The cruise giant said first quarter average monthly cash burn was approximately $300 million.
This was slightly higher than the previously announced range, officials confirmed, driven mainly by fleetwide restart expenses and timing.
Revenues for the first three months were $42 million.
However, there was a chink of light on the horizon, with chief executive Richard Fain revealing recent talks with the Centres for Disease Control & Prevention (CDC) giving the company hope it could operate an Alaska cruise season this summer.
“We have had very constructive dialogues with the CDC in recent weeks about resuming cruising in the United States in a safe and healthy manner,” Fain said.
“Last night, the CDC notified us of some clarifications and amplifications of their conditional sail order which addressed uncertainties and concerns we had raised.
“They have dealt with many of these items in a constructive manner that takes into account recent advances in vaccines and medical science.
“Although this is only part of a very complex process,” Fain continued, “it encourages us that we now see a pathway to a healthy and achievable return to service, hopefully in time for an Alaskan season.”

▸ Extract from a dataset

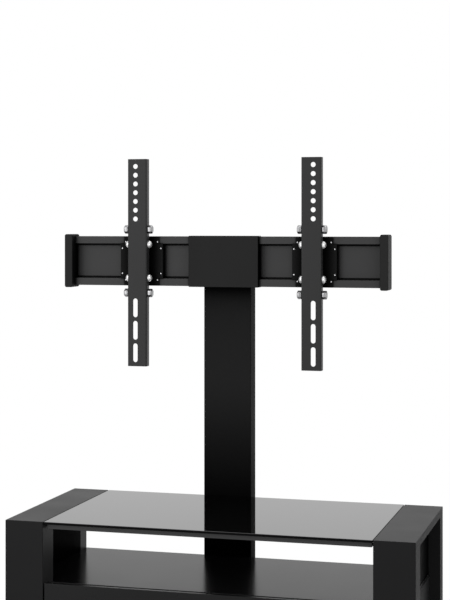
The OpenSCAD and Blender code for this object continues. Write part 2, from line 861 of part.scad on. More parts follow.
// A hexagonal nut with chamfered corners, with its flat face on x = 0, towards +X.
module cross_nut() {
    rotate([0, 90, 0]) intersection() {
        cylinder(r = hex_r, h = nut_len, $fn = 6);
        rotate_extrude() polygon([
            [0, 0], [hex_r - nut_chamfer, 0], [hex_r, nut_chamfer], [hex_r, nut_len - nut_chamfer],
            [hex_r - nut_chamfer, nut_len], [0, nut_len]
        ]);
    }
}

module arm_bolts(x) {
    color(zinc) translate([x, 0, 0]) {
        for (h = [-dome_reach, dome_reach]) translate([0, pin_y, rail_z + h]) {
            rod_x(dome_shank_r, arm_w);
            for (s = [-1, 1]) mirrored(s) translate([arm_w / 2, 0, 0]) dome();
        }
        for (h = [-cross_reach, cross_reach]) translate([0, cross_y, rail_z + h]) {
            rod_x(cross_shank_r, arm_w);
            for (s = [-1, 1]) mirrored(s) translate([arm_w / 2, 0, 0]) cross_nut();
        }
    }
}

module tilt_pin(x) {
    color(coated_steel) translate([x, pin_y, rail_z]) rod_x(pin_r, arm_w);
}

front_leg(-1);  // left_front_leg
back_leg(-1);  // left_back_leg
top_board(-1);  // left_top_board
bottom_board(-1);  // left_bottom_board
front_leg(1);  // right_front_leg
back_leg(1);  // right_back_leg
top_board(1);  // right_top_board
bottom_board(1);  // right_bottom_board
side_glass(-1);  // left_side_glass
side_glass(1);  // right_side_glass
side_board(-1);  // left_side_board
side_board(1);  // right_side_board
floor_glides();
top_glass();
front_bar();
rear_bar();
side_bar(-1);  // left_bar
side_bar(1);  // right_bar
bar_dowels();
shelf();
box_floor();
box_back();
inner_side(-1);  // left_inner_side
inner_side(1);  // right_inner_side
drawer_front();
drawer_side(-1);  // left_drawer_side
drawer_side(1);  // right_drawer_side
drawer_back();
drawer_bottom();
fixed_runner(-1);  // left_fixed_runner
fixed_runner(1);  // right_fixed_runner
middle_runner(-1);  // left_middle_runner
middle_runner(1);  // right_middle_runner
drawer_runner(-1);  // left_drawer_runner
drawer_runner(1);  // right_drawer_runner
crossbar(upper_crossbar_z);  // upper_crossbar
crossbar(lower_crossbar_z);  // lower_crossbar
bracket(upper_crossbar_z);  // upper_bracket
bracket(lower_crossbar_z);  // lower_bracket
bracket_bolts();
column();
column_foot();
column_cap();
head_plate();
rail();
rail_bolts();
rail_end_cap(-1);  // left_end_cap
rail_end_cap(1);  // right_end_cap
centre_cover();
slider(left_x);  // left_slider
slider(right_x);  // right_slider
rivets(left_x);  // left_rivets
rivets(right_x);  // right_rivets
arm(-1);  // left_arm
arm(1);  // right_arm
arm_bolts(left_x);  // left_arm_bolts
arm_bolts(right_x);  // right_arm_bolts
tilt_pin(left_x);  // left_tilt_pin
tilt_pin(right_x);  // right_tilt_pin
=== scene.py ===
"""Looks of a low black television stand whose rear column carries a rail with two screen arms."""

import logging
import math
from collections.abc import Callable, Iterable
from dataclasses import dataclass, field
from enum import Enum
from functools import cache
from typing import ClassVar

import bmesh
import bpy
from mathutils import Matrix, Vector


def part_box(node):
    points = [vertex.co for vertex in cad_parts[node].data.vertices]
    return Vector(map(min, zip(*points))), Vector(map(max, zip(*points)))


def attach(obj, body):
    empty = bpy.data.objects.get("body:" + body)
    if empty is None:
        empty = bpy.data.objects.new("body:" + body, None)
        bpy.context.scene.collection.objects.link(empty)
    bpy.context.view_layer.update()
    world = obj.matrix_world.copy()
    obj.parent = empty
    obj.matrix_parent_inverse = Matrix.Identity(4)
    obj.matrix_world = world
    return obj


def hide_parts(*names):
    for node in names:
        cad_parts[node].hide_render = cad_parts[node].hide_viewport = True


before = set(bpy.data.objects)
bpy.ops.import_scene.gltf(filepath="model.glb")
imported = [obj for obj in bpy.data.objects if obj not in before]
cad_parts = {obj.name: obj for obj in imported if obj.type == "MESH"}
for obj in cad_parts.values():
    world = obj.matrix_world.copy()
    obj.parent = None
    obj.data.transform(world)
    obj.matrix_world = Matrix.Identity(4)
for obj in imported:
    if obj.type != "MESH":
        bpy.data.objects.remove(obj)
log = logging.getLogger("tv_stand")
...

Royal Caribbean said sailings in Europe and Asia have so far tallied just 21 Covid-19 cases among more than 125,000 passengers, equating to a positivity rate of 0.01 per cent.
Fain said this shows the success of mitigation protocols even before vaccination.
Booking activity for the second half of 2021 is aligned with the anticipated resumption of cruising.
Pricing on these bookings is higher than in 2019, both including and excluding the dilutive impact of future cruise credits.